I broke it up into $$\frac{1}{5}\left(\frac{4}{z+4}+\frac{1}{z-1}\right)$$ but now I am stuck.

Answer 1

The quickest way is to find binomial expansions of each fraction, which converge in the required regions. Let's first of all put $w=z-1$, so that the thing we're expanding in is only one symbol.
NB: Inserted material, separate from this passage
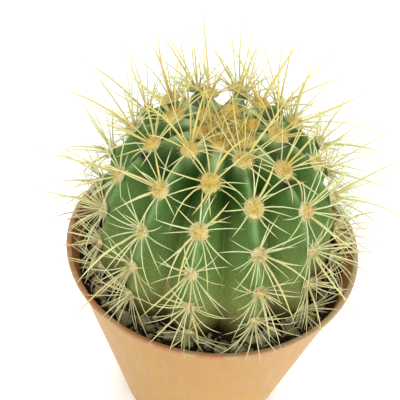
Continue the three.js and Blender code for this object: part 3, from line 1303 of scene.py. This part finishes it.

Then the function is $$ \frac{1}{5} \left( \frac{4}{w+5} + \frac{1}{w} \right). $$ Ah, so now we see $1/w$, which means we have nothing to do to the second term: it's already just a power of $w$. Now, in the first region, $0<\lvert w \rvert < 5$, so if we rearrange the first term to $$ \frac{1}{5}\frac{4}{w+5} = \frac{4}{25} \left( 1+\frac{w}{5} \right)^{-1}, $$ we know that $\lvert w/5 \rvert < 1$ so the binomial series with $w/5$ as the variable will converge: $$ \frac{4}{25} \left( 1+\frac{w}{5} \right)^{-1} = \frac{4}{25} \sum_{n=0}^{\infty} (-1)^n\frac{w^n}{5^n}. $$ Hence the entire expansion is $$ \frac{1}{5w} + \sum_{n=0}^{\infty} 4(-1)^n\frac{w^n}{5^{n+2}}. $$

For the second region, the $1/(5w)$ works in the same way, but you have to rearrange the first term differently: now $\lvert 5/w \rvert <1$, so you can do a binomial expansion in $5/w$. A little thought will show you that the correct rearrangement is $$ \frac{1}{5}\frac{4}{w+5} = \frac{4}{5w} \left( 1+\frac{5}{w} \right)^{-1}, $$ and I'm sure you can do the rest. (Note that the first term is the same order as the $1/(5w)$, so you need to add those separately.)